**Data supplied:**
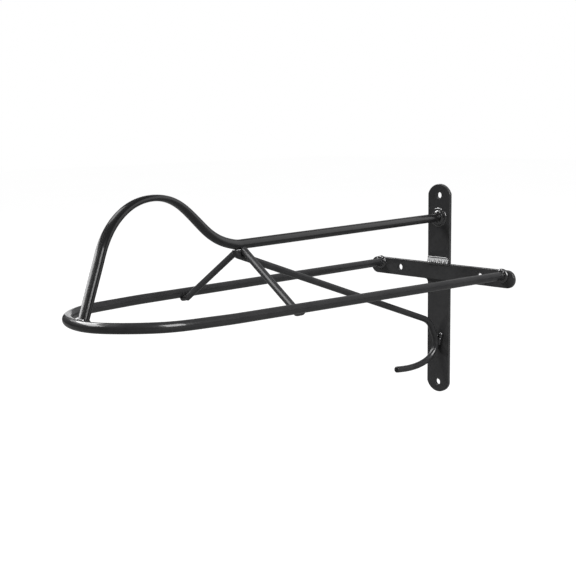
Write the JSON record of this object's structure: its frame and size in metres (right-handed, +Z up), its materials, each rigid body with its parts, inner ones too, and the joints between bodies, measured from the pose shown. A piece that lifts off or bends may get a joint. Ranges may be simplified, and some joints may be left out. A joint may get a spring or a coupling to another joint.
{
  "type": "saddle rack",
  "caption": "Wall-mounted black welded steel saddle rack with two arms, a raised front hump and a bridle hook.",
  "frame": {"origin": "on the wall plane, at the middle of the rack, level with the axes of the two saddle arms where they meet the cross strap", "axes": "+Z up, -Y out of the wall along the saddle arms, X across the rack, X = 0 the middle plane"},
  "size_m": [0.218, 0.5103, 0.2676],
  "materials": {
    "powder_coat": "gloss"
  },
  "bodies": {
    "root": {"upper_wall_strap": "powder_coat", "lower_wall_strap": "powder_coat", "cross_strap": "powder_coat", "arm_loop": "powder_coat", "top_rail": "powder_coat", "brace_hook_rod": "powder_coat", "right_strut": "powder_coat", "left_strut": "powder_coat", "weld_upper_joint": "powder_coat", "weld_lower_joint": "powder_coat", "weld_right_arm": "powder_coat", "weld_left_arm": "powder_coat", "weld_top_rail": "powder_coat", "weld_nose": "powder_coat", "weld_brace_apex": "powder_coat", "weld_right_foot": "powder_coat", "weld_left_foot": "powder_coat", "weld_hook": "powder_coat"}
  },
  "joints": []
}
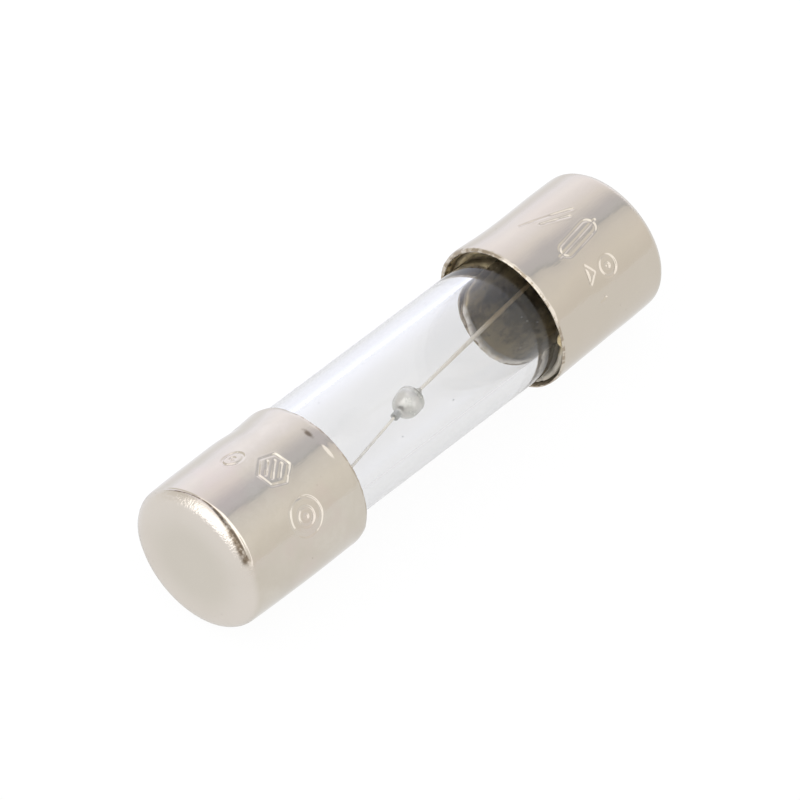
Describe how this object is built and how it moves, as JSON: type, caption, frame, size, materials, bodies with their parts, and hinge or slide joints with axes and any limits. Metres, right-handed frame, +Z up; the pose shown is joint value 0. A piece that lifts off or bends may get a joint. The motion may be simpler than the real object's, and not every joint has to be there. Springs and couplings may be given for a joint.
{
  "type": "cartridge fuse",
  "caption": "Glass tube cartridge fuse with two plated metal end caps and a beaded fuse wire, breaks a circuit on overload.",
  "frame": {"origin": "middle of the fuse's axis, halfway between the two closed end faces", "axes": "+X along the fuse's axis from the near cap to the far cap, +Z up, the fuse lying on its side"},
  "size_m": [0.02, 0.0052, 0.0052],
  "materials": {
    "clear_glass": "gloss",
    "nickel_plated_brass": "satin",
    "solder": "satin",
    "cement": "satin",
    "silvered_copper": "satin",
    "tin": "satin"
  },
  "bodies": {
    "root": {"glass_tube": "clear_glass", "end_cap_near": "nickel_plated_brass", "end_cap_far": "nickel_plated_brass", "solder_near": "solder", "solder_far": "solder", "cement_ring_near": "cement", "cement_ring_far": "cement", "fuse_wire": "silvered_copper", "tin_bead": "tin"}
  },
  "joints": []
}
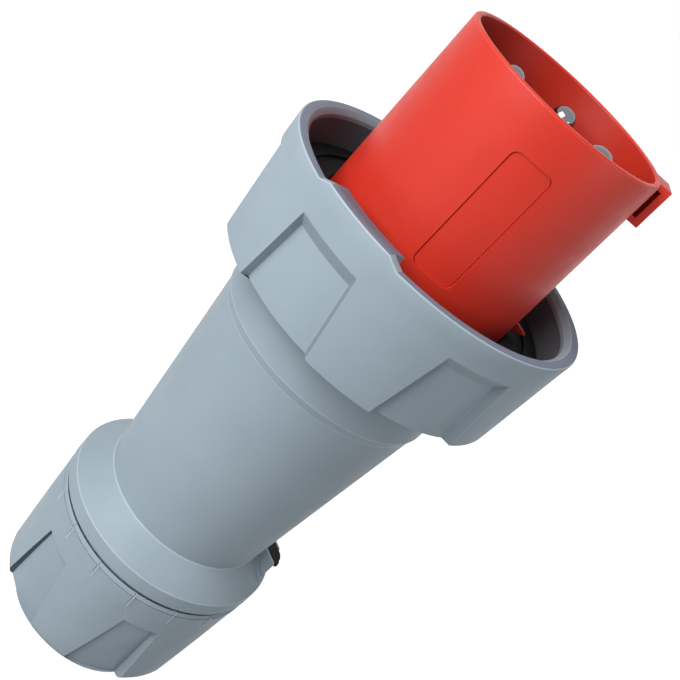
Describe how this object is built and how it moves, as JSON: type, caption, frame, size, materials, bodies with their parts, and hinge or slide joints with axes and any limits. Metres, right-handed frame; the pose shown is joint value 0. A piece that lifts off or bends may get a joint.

**Directive:** Restate every entry word for word.

**Right answer:**
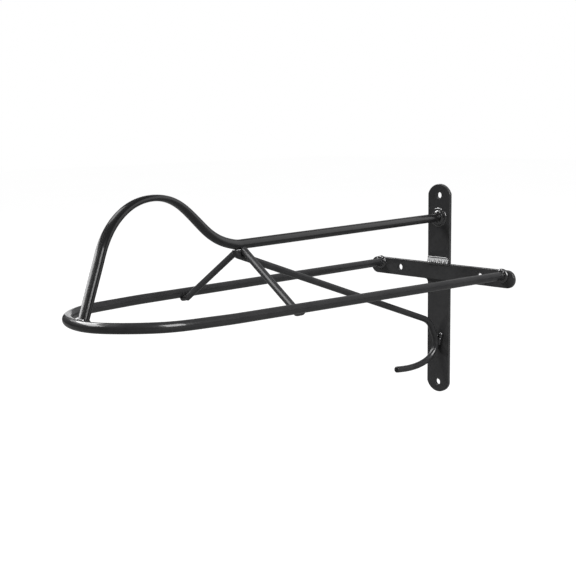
Write the JSON record of this object's structure: its frame and size in metres (right-handed, +Z up), its materials, each rigid body with its parts, inner ones too, and the joints between bodies, measured from the pose shown. A piece that lifts off or bends may get a joint. Ranges may be simplified, and some joints may be left out. A joint may get a spring or a coupling to another joint.
{
  "type": "saddle rack",
  "caption": "Wall-mounted black welded steel saddle rack with two arms, a raised front hump and a bridle hook.",
  "frame": {"origin": "on the wall plane, at the middle of the rack, level with the axes of the two saddle arms where they meet the cross strap", "axes": "+Z up, -Y out of the wall along the saddle arms, X across the rack, X = 0 the middle plane"},
  "size_m": [0.218, 0.5103, 0.2676],
  "materials": {
    "powder_coat": "gloss"
  },
  "bodies": {
    "root": {"upper_wall_strap": "powder_coat", "lower_wall_strap": "powder_coat", "cross_strap": "powder_coat", "arm_loop": "powder_coat", "top_rail": "powder_coat", "brace_hook_rod": "powder_coat", "right_strut": "powder_coat", "left_strut": "powder_coat", "weld_upper_joint": "powder_coat", "weld_lower_joint": "powder_coat", "weld_right_arm": "powder_coat", "weld_left_arm": "powder_coat", "weld_top_rail": "powder_coat", "weld_nose": "powder_coat", "weld_brace_apex": "powder_coat", "weld_right_foot": "powder_coat", "weld_left_foot": "powder_coat", "weld_hook": "powder_coat"}
  },
  "joints": []
}
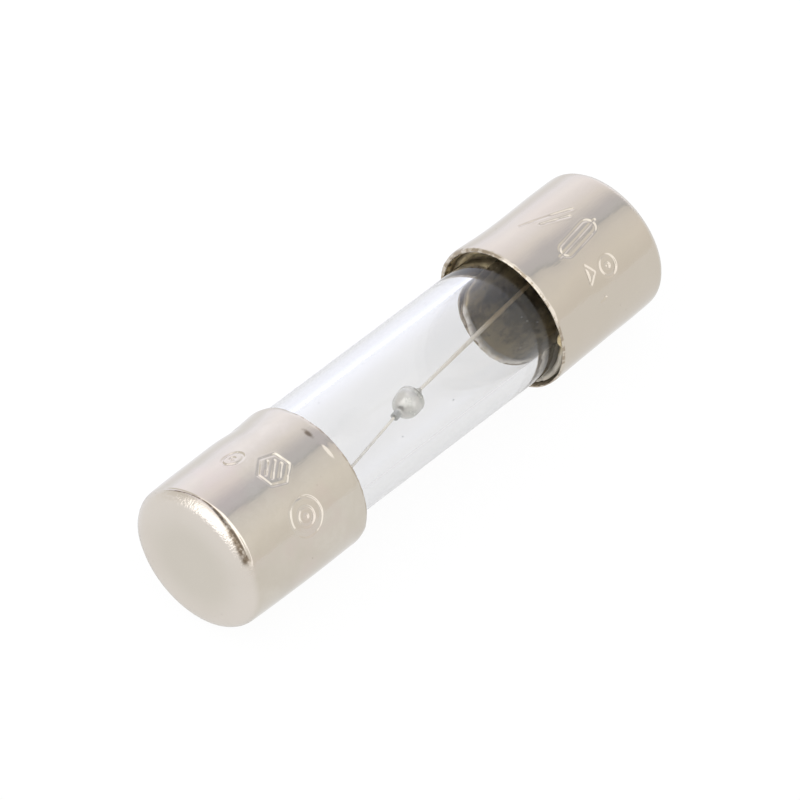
Describe how this object is built and how it moves, as JSON: type, caption, frame, size, materials, bodies with their parts, and hinge or slide joints with axes and any limits. Metres, right-handed frame, +Z up; the pose shown is joint value 0. A piece that lifts off or bends may get a joint. The motion may be simpler than the real object's, and not every joint has to be there. Springs and couplings may be given for a joint.
{
  "type": "cartridge fuse",
  "caption": "Glass tube cartridge fuse with two plated metal end caps and a beaded fuse wire, breaks a circuit on overload.",
  "frame": {"origin": "middle of the fuse's axis, halfway between the two closed end faces", "axes": "+X along the fuse's axis from the near cap to the far cap, +Z up, the fuse lying on its side"},
  "size_m": [0.02, 0.0052, 0.0052],
  "materials": {
    "clear_glass": "gloss",
    "nickel_plated_brass": "satin",
    "solder": "satin",
    "cement": "satin",
    "silvered_copper": "satin",
    "tin": "satin"
  },
  "bodies": {
    "root": {"glass_tube": "clear_glass", "end_cap_near": "nickel_plated_brass", "end_cap_far": "nickel_plated_brass", "solder_near": "solder", "solder_far": "solder", "cement_ring_near": "cement", "cement_ring_far": "cement", "fuse_wire": "silvered_copper", "tin_bead": "tin"}
  },
  "joints": []
}
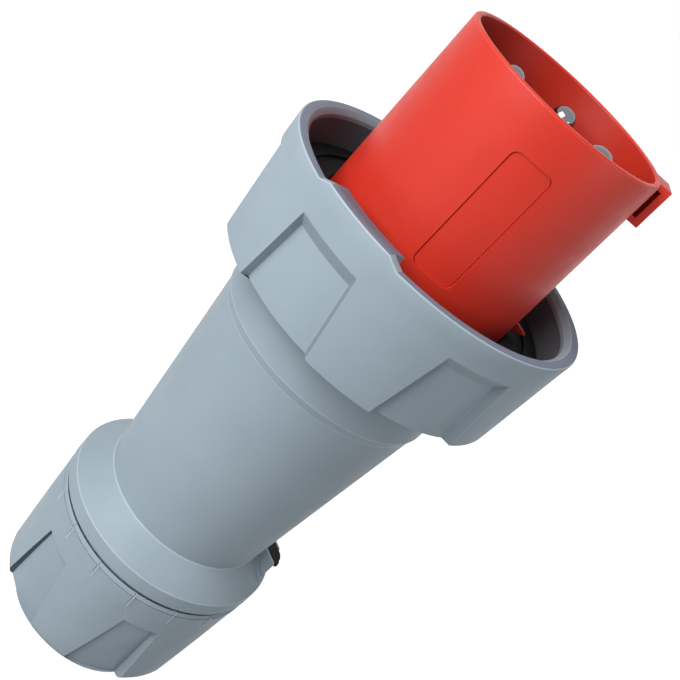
Describe how this object is built and how it moves, as JSON: type, caption, frame, size, materials, bodies with their parts, and hinge or slide joints with axes and any limits. Metres, right-handed frame; the pose shown is joint value 0. A piece that lifts off or bends may get a joint.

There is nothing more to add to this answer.